Cancer for Christmas

Marilyn Suzanne Miller

December 24, 1992|By Marilyn Suzanne Miller

THE other night I loudly told an acquaintance at a Christma party that I have breast cancer.

"Oh, well -- it's going around," she said. "It's nothing to be ashamed of. Just everybody's getting it." Kind of like Chanel purses.

I am reminded of an old song written by a colleague at "Saturday Night Live," called "Cancer for Christmas." The producer, Lorne Michaels, wisely never aired it for reasons of taste.

So now I have Cancer for Christmas and even though people say things like "Just everybody's getting it," just nobody knows how to cure it.

Congress devoted only about $400 million to breast cancer in fiscal 1992 (admittedly, a $250 million jump from the previous year), although 46,000 die from it every year.

Dr. Thomas Fahey of Memorial Sloan-Kettering called the disease -- especially in women between 35 and 45 -- "an epidemic," as do many of the doctors, clinicians, laboratory technicians and gynecologists I have met during treatment. As my surgeon said, "In the '50s everyone had ulcers. Now it's breast cancer."

But the epidemic is still largely anecdotal, meaning, "It happened to me and my friend" or "I heard about it, but it isn't exactly in the research yet, so it doesn't count."

The financing for fighting this epidemic is too low: $1.2 billion of the federal budget went to AIDS this year, three times the sum spent on breast cancer.

Let's imagine such an outbreak occurring among a similar group of vibrant, otherwise healthy men in their '30s and '40s. I think it might go something like this:

L Open on male patient and male doctor in the doctor's office:

Male Patient (casual, offhand): "Doctor, I have a big cancerous lump in a critical organ and so do 10 of my friends."

Male Doctor (examines it): "So you do. Well, we'll just replace it with a nice fake one -- lots of movie stars have them -- and we'll get billions of dollars for research so this won't ever happen to any man again. Pay the receptionist."

Sound right?

Anyway, anecdotally: At least 10 of my sorority sisters got cancer before 40.

A half-dozen friends around 40 and six women at "Saturday Night Live" (plus Gilda Radner, who died of ovarian cancer) have had breast cancer over the years. Hey, I know it's only anecdotal.

So here I am, a "late bloomer," as Judith Hooper, a new mother at 41, wrote about herself in the October issue of Lear's. Or as Joyce Wadler -- single, 44, never married -- wrote in two cover stories for New York magazine.

At least Hooper is married. I'm single, trying to date with this wig, to personify cancer with the publicly preferred affect. As Hooper wrote, "You might lose . . . your hair and become a little less productive in your job, but then your hair grows back and you look healthy again, you're fine." (Some people have actually started conversations with me about my health like that: "So how are you? Fine?")

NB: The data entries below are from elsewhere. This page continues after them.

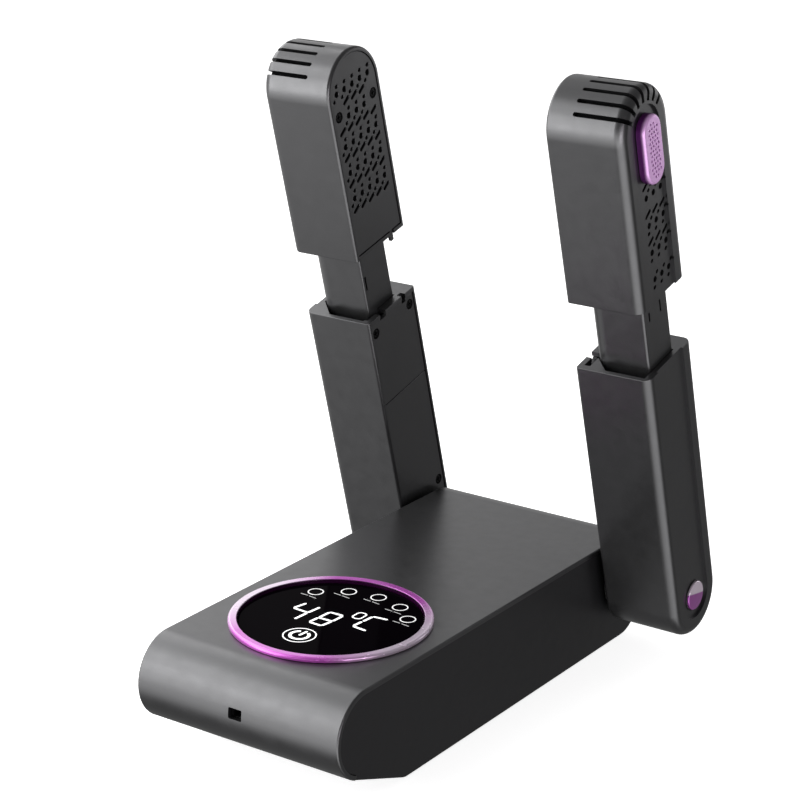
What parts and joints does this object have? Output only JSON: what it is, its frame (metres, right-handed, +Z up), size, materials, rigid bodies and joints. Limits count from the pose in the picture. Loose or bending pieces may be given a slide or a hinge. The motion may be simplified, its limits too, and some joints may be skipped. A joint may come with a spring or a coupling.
{
  "type": "boot dryer",
  "caption": "Folding boot and shoe dryer: a flat fan base with a round touch display, and hollow perforated arms beside it that fold forward and telescope.",
  "frame": {"origin": "on the floor under the middle of the base, where the feet stand", "axes": "+X to the right seen from the nose, +Y from the nose to the rear where the arms pivot, +Z up"},
  "size_m": [0.2002, 0.257, 0.2946],
  "materials": {
    "shell_grey": "satin",
    "shell_dark": "satin",
    "inner_black": "satin",
    "magenta_trim": "metallic gloss",
    "lilac_trim": "satin",
    "display_black": "gloss",
    "rubber": "matt",
    "steel": "satin",
    "aluminium_fins": "satin",
    "circuit_board": "satin",
    "filter_foam": "matt"
  },
  "bodies": {
    "base": {"base_lower_shell": "shell_dark", "base_top_shell": "shell_grey", "display_ring": "magenta_trim", "display_lens": "display_black", "display_board": "circuit_board", "control_board": "circuit_board", "power_inlet": "inner_black", "intake_grille": "inner_black", "intake_filter": "filter_foam", "blower_housing": "inner_black", "blower_motor": "steel", "heater_frame": "inner_black", "heater_core": "aluminium_fins", "air_manifold": "inner_black", "foot_front_left": "rubber", "foot_front_right": "rubber", "foot_rear_left": "rubber", "foot_rear_right": "rubber", "base_screw_1": "steel", "base_screw_2": "steel", "base_screw_3": "steel", "base_screw_4": "steel", "left_pivot_tube": "inner_black", "left_pivot_washer": "rubber", "left_pivot_clip": "steel", "right_pivot_tube": "inner_black", "right_pivot_washer": "rubber", "right_pivot_clip": "steel"},
    "impeller": {"impeller": "inner_black"},
    "left_arm": {"left_sleeve_shell": "shell_grey", "left_sleeve_cover_lower": "shell_grey", "left_sleeve_cover_upper": "shell_grey", "left_pivot_cap": "magenta_trim", "left_neck_guide": "inner_black", "left_sleeve_screw_front": "steel", "left_sleeve_screw_rear": "steel", "left_sleeve_screw_low": "steel"},
    "left_head": {"left_neck_tube": "shell_grey", "left_head_shell": "shell_grey", "left_head_cover": "shell_grey", "left_head_grille": "lilac_trim", "left_deodoriser_board": "circuit_board", "left_head_screw_front": "steel", "left_head_screw_rear": "steel"},
    "right_arm": {"right_sleeve_shell": "shell_grey", "right_sleeve_cover_lower": "shell_grey", "right_sleeve_cover_upper": "shell_grey", "right_pivot_cap": "magenta_trim", "right_neck_guide": "inner_black", "right_sleeve_screw_front": "steel", "right_sleeve_screw_rear": "steel", "right_sleeve_screw_low": "steel"},
    "right_head": {"right_neck_tube": "shell_grey", "right_head_shell": "shell_grey", "right_head_cover": "shell_grey", "right_head_grille": "lilac_trim", "right_deodoriser_board": "circuit_board", "right_head_screw_front": "steel", "right_head_screw_rear": "steel"}
  },
  "joints": [
    {"name": "left_arm_fold", "type": "hinge", "parent": "base", "child": "left_arm", "pos_m": [-0.0582, 0.107, 0.0345], "axis": [1, 0, 0], "range_deg": [-15.4, 74.6]},
    {"name": "left_head_slide", "type": "slide", "parent": "left_arm", "child": "left_head", "axis": [0, -0.2656, 0.9641], "range_m": [-0.0337, 0]},
    {"name": "right_arm_fold", "type": "hinge", "parent": "base", "child": "right_arm", "pos_m": [0.0582, 0.107, 0.0345], "axis": [1, 0, 0], "range_deg": [-15.4, 74.6]},
    {"name": "right_head_slide", "type": "slide", "parent": "right_arm", "child": "right_head", "axis": [0, -0.2656, 0.9641], "range_m": [-0.0337, 0]},
    {"name": "impeller_spin", "type": "hinge", "parent": "base", "child": "impeller", "pos_m": [-0.004, -0.028, 0.02], "axis": [0, 0, 1], "continuous": true}
  ]
}
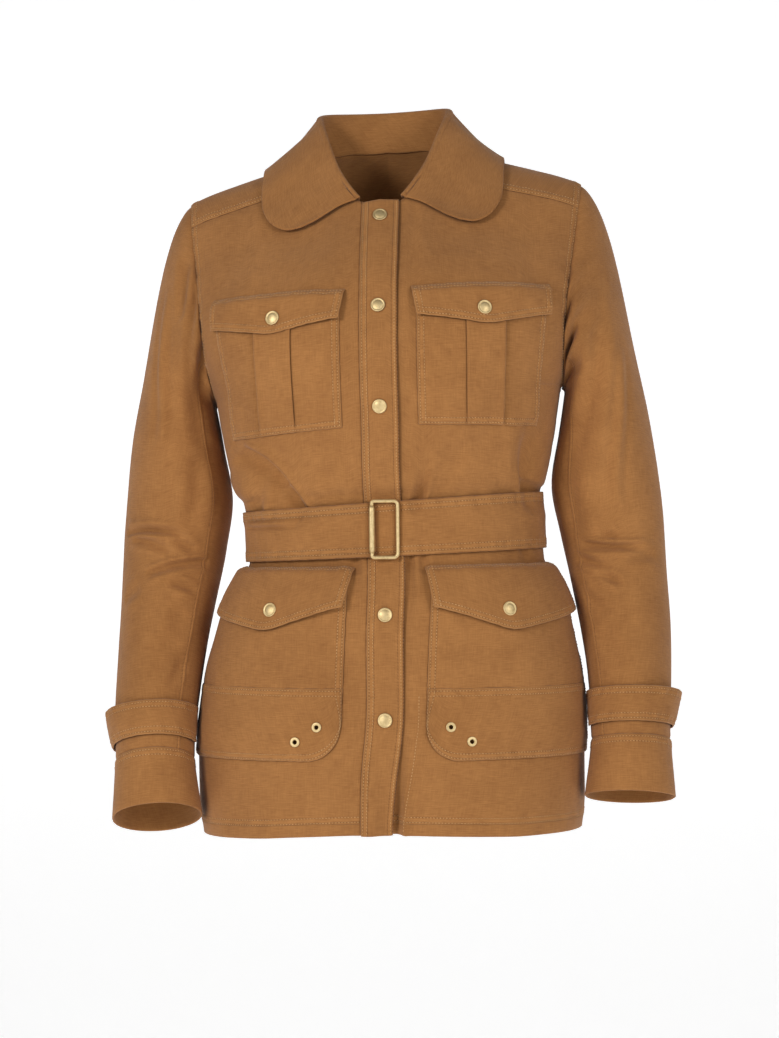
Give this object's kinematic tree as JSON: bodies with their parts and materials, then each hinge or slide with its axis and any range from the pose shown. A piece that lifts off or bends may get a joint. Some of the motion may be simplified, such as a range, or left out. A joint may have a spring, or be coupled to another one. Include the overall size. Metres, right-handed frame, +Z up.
{
  "type": "safari jacket",
  "caption": "Belted hip-length safari jacket in its worn shape, with rounded collar, snap placket, flapped chest and hip pockets and sleeve straps.",
  "frame": {"origin": "on the wearer's middle line, level with the sides of the neck, where the neck and shoulders carry the jacket", "axes": "+Z up, -Y to the wearer's front, +X to the wearer's left"},
  "size_m": [0.5855, 0.2745, 0.7484],
  "materials": {
    "cloth": "tobacco-brown cotton twill with tonal double topstitching",
    "brass": "pale satin brass"
  },
  "bodies": {
    "root": {"front_right": "cloth", "front_left": "cloth", "back": "cloth", "yoke": "cloth", "placket": "cloth", "collar": "cloth", "sleeve_upper_right": "cloth", "sleeve_under_right": "cloth", "cuff_right": "cloth", "sleeve_strap_right": "cloth", "chest_pocket_right": "cloth", "chest_flap_right": "cloth", "lower_pocket_right": "cloth", "pocket_base_right": "cloth", "lower_flap_right": "cloth", "snap_chest_right": "brass", "snap_lower_right": "brass", "eyelet_right_1": "brass", "eyelet_right_2": "brass", "sleeve_upper_left": "cloth", "sleeve_under_left": "cloth", "cuff_left": "cloth", "sleeve_strap_left": "cloth", "chest_pocket_left": "cloth", "chest_flap_left": "cloth", "lower_pocket_left": "cloth", "pocket_base_left": "cloth", "lower_flap_left": "cloth", "snap_chest_left": "brass", "snap_lower_left": "brass", "eyelet_left_1": "brass", "eyelet_left_2": "brass", "belt": "cloth", "buckle": "brass", "snap_front_1": "brass", "snap_front_2": "brass", "snap_front_3": "brass", "snap_front_4": "brass", "snap_front_5": "brass"}
  },
  "joints": []
}
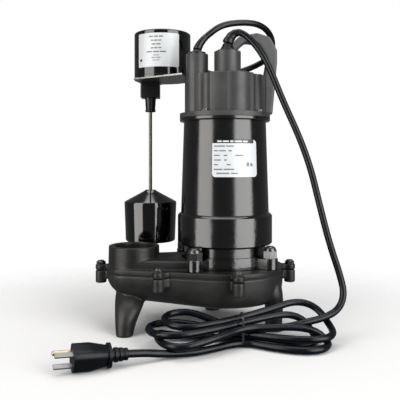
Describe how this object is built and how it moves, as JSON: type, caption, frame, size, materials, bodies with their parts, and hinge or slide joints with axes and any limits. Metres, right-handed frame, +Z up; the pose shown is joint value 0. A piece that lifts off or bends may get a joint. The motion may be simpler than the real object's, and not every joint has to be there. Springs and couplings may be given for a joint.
{
  "type": "submersible sump pump",
  "caption": "Cast-iron submersible sump pump with a vertical float switch, top cord glands, carrying handle and a power cord tied in a hank.",
  "frame": {"origin": "middle of the pump's own bounding box on the floor, without the free power cord", "axes": "+Z up along the motor axis, +Y away from the side with the nameplate, -X towards the discharge port"},
  "size_m": [0.3081, 0.2771, 0.3804],
  "materials": {
    "cast_iron_casing": "satin black paint on cast iron",
    "motor_paint": "glossy black enamel",
    "cover_plastic": "satin dark grey glass-filled plastic",
    "handle_plastic": "satin mid grey plastic",
    "switch_plastic": "glossy black plastic",
    "float_plastic": "glossy black polypropylene",
    "cord_jacket": "satin black jacket",
    "rubber_black": "matte rubber",
    "gasket_rubber": "matte",
    "galvanised_steel": "zinc-plated sheet",
    "stainless_steel": "bright",
    "blackened_steel": "black-coated fasteners",
    "rod_steel": "dull stainless rod",
    "bearing_steel": "ground and polished",
    "lamination_steel": "stacked laminations",
    "winding_copper": "varnished copper wire",
    "seal_ceramic": "white ceramic",
    "impeller_plastic": "glass-filled",
    "capacitor_case": "moulded",
    "label_paper": "white printed film",
    "brass_contact": "bright",
    "nickel_blade": "nickel plated"
  },
  "bodies": {
    "pump": {"bracket_screws": "stainless_steel", "capacitor": "capacitor_case", "carry_handle": "handle_plastic", "casing_gasket": "gasket_rubber", "casing_legs": "cast_iron_casing", "casing_screws": "blackened_steel", "cord_tie": "rubber_black", "cover_gasket": "gasket_rubber", "cover_screws": "stainless_steel", "dome_nuts": "blackened_steel", "handle_screws": "stainless_steel", "housing_studs": "stainless_steel", "lever_pin": "stainless_steel", "lower_bearing_outer_ring": "bearing_steel", "lower_casing": "cast_iron_casing", "microswitch": "capacitor_case", "motor_housing": "motor_paint", "nameplate": "label_paper", "overload_protector": "nickel_blade", "plug_blades": "nickel_blade", "plug_body": "cord_jacket", "plug_ground_pin": "brass_contact", "power_cord_drop": "cord_jacket", "power_cord_gland": "rubber_black", "power_cord_hank": "cord_jacket", "power_cord_tail": "cord_jacket", "rod_boot": "rubber_black", "seal_plate": "cast_iron_casing", "seal_plate_o_ring": "gasket_rubber", "seal_plate_screws": "stainless_steel", "seal_seat": "seal_ceramic", "stator_core": "lamination_steel", "stator_windings": "winding_copper", "stud_washers": "stainless_steel", "switch_base": "switch_plastic", "switch_bracket": "galvanised_steel", "switch_cord": "cord_jacket", "switch_cord_gland": "rubber_black", "switch_housing": "switch_plastic", "switch_label": "label_paper", "switch_side_gland": "rubber_black", "switch_stem": "switch_plastic", "top_cover": "cover_plastic", "upper_bearing_bracket": "cast_iron_casing", "upper_bearing_outer_ring": "bearing_steel", "upper_casing": "cast_iron_casing"},
    "rotor": {"shaft": "stainless_steel", "rotor_core": "lamination_steel", "impeller": "impeller_plastic", "impeller_nut": "stainless_steel", "seal_head": "rubber_black", "seal_spring": "stainless_steel", "lower_bearing_inner_ring": "bearing_steel", "upper_bearing_inner_ring": "bearing_steel", "bearing_balls": "bearing_steel"},
    "rod": {"float_rod": "rod_steel", "float_stop": "rubber_black", "rod_clip": "stainless_steel"},
    "float": {"float": "float_plastic"},
    "lever": {"switch_lever": "stainless_steel"}
  },
  "joints": [
    {"name": "rotor_spin", "type": "hinge", "parent": "pump", "child": "rotor", "pos_m": [0.0365, -0.0028, 0.15], "axis": [0, 0, 1], "continuous": true},
    {"name": "rod_slide", "type": "slide", "parent": "pump", "child": "rod", "axis": [0, 0, 1], "range_m": [0, 0.006]},
    {"name": "float_slide", "type": "slide", "parent": "rod", "child": "float", "axis": [0, 0, 1], "range_m": [0, 0.098]},
    {"name": "lever_tilt", "type": "hinge", "parent": "pump", "child": "lever", "pos_m": [-0.0355, 0.0552, 0.328], "axis": [0, 1, 0], "range_deg": [0, 13]}
  ],
  "couplings": [
    {"joint": "lever_tilt", "follows": "rod_slide", "rad_per_m": 37.5}
  ]
}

The good news is breast cancer has acquired such a nice little population that hospitals like Johns Hopkins have opened separate facilities just for it. In New York, Memorial Sloan-Kettering's program is so comprehensive that the boutique features a product called "Astroglide," a lubricant previously found only at gay male stores, for those of us with chemo-induced menopause.

So, no problem for me in that department, single and in the prime of life: Hey, Mr. Right, just let me grow some hair and we'll hit the clubs. Barring, of course, a recurrence.

I had no family history of breast cancer and had regular mammograms. On the day my malignancy was biopsied as positive, I had six mammograms that showed virtually nothing. (I'm told that 20 percent of all mammograms don't show the cancer.)

Of the 20-odd women I know with breast cancer, many bore children before they were 30, although "late or no" child-bearing is a theoretical precondition.

All of this defies the common, non-anecdotal knowledge.

So it's clear: More financing is critical, just as it is for "the gay cancer." And those still in the closet about having this disease (Hollywood, with its many and memorable breasts, is strangely silent), we need your voices.

One of my fellow "Saturday Night Live" writers, Al Franken, once wrote a sketch based on Betty Rollin's breast cancer book "First, You Cry," called, "First, He Cries."

He recently apologized to me for this. "First, He Cries" was actually funny. But there is nothing funny about this epidemic.

According to the National Cancer Institute, one in eight women will get breast cancer.

I didn't have "Cancer for Christmas" last Christmas. I was fine. I was you!

But now (to paraphrase Mel Brooks, who said, portraying a Bob Dylanish rock star, "We're all singing; I've got the mouth"), well, we've all got breast cancer; I've got the symptoms.

Marilyn Suzanne Miller is a comedy writer for films and television.